Probably not. But I’d like to think that it’s possible. And if nothing else, we’re enjoying the experience now. And we’ll continue to enjoy it until the moment when we know it’s time to wean.
I enjoyed the experience with Maysen until she was 8 1/2 months and thought it was funny to bite me. She hurt me and made me angry so we switched to formula. She
had no problem with it at all, and she loved taking a bottle to bed.
I enjoyed the experience with Avery until she was a week shy of two years old. She didn’t want to give up “Dat!” at all, and I had trouble letting it go, but when I was pregnant with Ryenn, my body physically told me that it was time to quit. And this time around, with Ryenn, I’m relishing the experience, because I know this is probably my last baby. And pretty soon she won’t want anything to do with breastfeeding. And these intimate moments will be a thing of the past.

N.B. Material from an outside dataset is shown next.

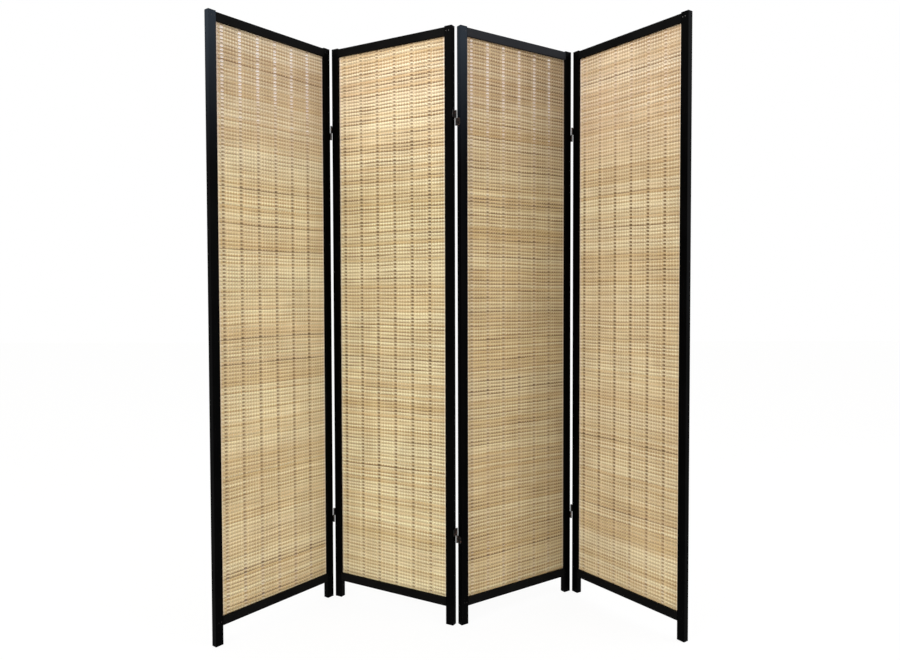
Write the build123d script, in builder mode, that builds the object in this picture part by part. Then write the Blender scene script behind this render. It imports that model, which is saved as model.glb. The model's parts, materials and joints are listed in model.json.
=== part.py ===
from build123d import *

import os
from math import cos, radians, sin

# Four-panel bamboo folding screen, in millimetres and degrees.
# X runs along the screen, Y away from its front, Z up; it stands on Z = 0.
# Every panel is a black wooden frame round a woven bamboo mat. The panels stand in a
# zigzag, and each of the three folds has an upper and a lower two-knuckle hinge.

# Overall sizes and the way the screen stands
SCREEN_HEIGHT = 1778.0
PANEL_WIDTH = 444.5
PANEL_TURNS = (51.8, -29.6, 34.8, -54.3)
FOLD_AT_BACK = (False, True, False)

# Frame sticks
FRAME_DEPTH = 19.0
STILE_WIDTH = 25.0
RAIL_HEIGHT = 25.0
LEG_HEIGHT = 54.0
STILE_HORN = 2.5
EDGE_EASE = 1.0

# Stub tenons on the rails and the glue room round them
TENON_LENGTH = 18.0
TENON_THICKNESS = 8.0
TENON_HEIGHT = 13.0
TENON_SHOULDER = 5.0
GLUE_ROOM = 0.1

# Nails through the front of each stile into the tenon
NAIL_THICKNESS = 1.6
NAIL_LENGTH = 12.0
NAIL_ROOM = 0.05
NAIL_FROM_MOUTH = (6.0, 14.5)

# Woven bamboo mat: its rows pass alternately before and behind the fine upright canes
ROW_PITCH = 10.4
ROW_THICKNESS = 1.6
MAT_THICKNESS = 3.2
GROOVE_DEPTH = 5.0
MAT_FACE_ROOM = 0.2
MAT_EDGE_ROOM = 0.3

# Hinges: each leaf is a folded sheet with one knuckle, one leaf above the other
HINGE_GAP = 5.0
HINGE_FROM_END = 267.0
KNUCKLE_HEIGHT = 22.0
KNUCKLE_ROOM = 0.4
LEAF_SHEET = 1.2
LEAF_DEPTH = 16.5
LEAF_CORNER = 3.0
PIN_PROUD = 1.5
PIN_ROOM = 0.05
PIN_HEAD_RADIUS = 2.1
PIN_HEAD_HEIGHT = 1.0
PIN_HEAD_LIFT = 0.15

# Countersunk screws
COUNTERSINK_DEPTH = 1.1
SCREW_SHANK_RADIUS = 1.6
SCREW_TIP_RADIUS = 0.8
SCREW_SHANK_LENGTH = 12.0
SCREW_ROOM = 0.05
SCREW_SPACING = 11.0

# Flats that stand for a round, kept few because knuckles, pin heads and screws repeat
HINGE_SIDES = 24
SCREW_SIDES = 8

# Sizes that follow from those above
KNUCKLE_RADIUS = HINGE_GAP / 2
BORE_RADIUS = KNUCKLE_RADIUS - LEAF_SHEET
PIN_RADIUS = BORE_RADIUS - PIN_ROOM
HINGE_HEIGHT = 2 * KNUCKLE_HEIGHT + KNUCKLE_ROOM
SCREW_HEAD_RADIUS = SCREW_SHANK_RADIUS + COUNTERSINK_DEPTH / cos(radians(180 / SCREW_SIDES))
SCREW_SECTIONS = (
    (LEAF_SHEET, SCREW_HEAD_RADIUS),
    (LEAF_SHEET - COUNTERSINK_DEPTH, SCREW_SHANK_RADIUS),
    (-SCREW_SHANK_LENGTH, SCREW_TIP_RADIUS),
)
PILOT_SECTIONS = (
    (0, SCREW_SHANK_RADIUS + SCREW_ROOM),
    (-SCREW_SHANK_LENGTH - SCREW_ROOM, SCREW_TIP_RADIUS + SCREW_ROOM),
)
OPENING_WIDTH = PANEL_WIDTH - 2 * STILE_WIDTH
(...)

The most tragic thing is that none of my babies will remember it ever happening at all, and my memory is so awful that the entire experience will one day be like a fuzzy dream. I won’t remember the scent of the baby’s freshly washed hair, or the dimples in her knuckles, or the tiny shape of her skull, or the weight of her belly against my belly, or the tiny suckling as she falls asleep, or the little involuntary, twitchy smiles as she slips into a dream state, or the way I just study every detail her beautiful little face, trying as hard as I possibly can to commit it all to memory. Because no photo can ever catch these experiences, and even if it could, who would take the photo? Aside from the fact that I have a few of my own photos here, these memories are mine, all mine, and I hope against all odds that they will stay with me forever.
*Mom, I know you read my blog. I want you to know that I love you more than I could ever express, and I know you’ve always loved me as much as a mother can. I hope your feeling aren’t hurt in any way by what I wrote above.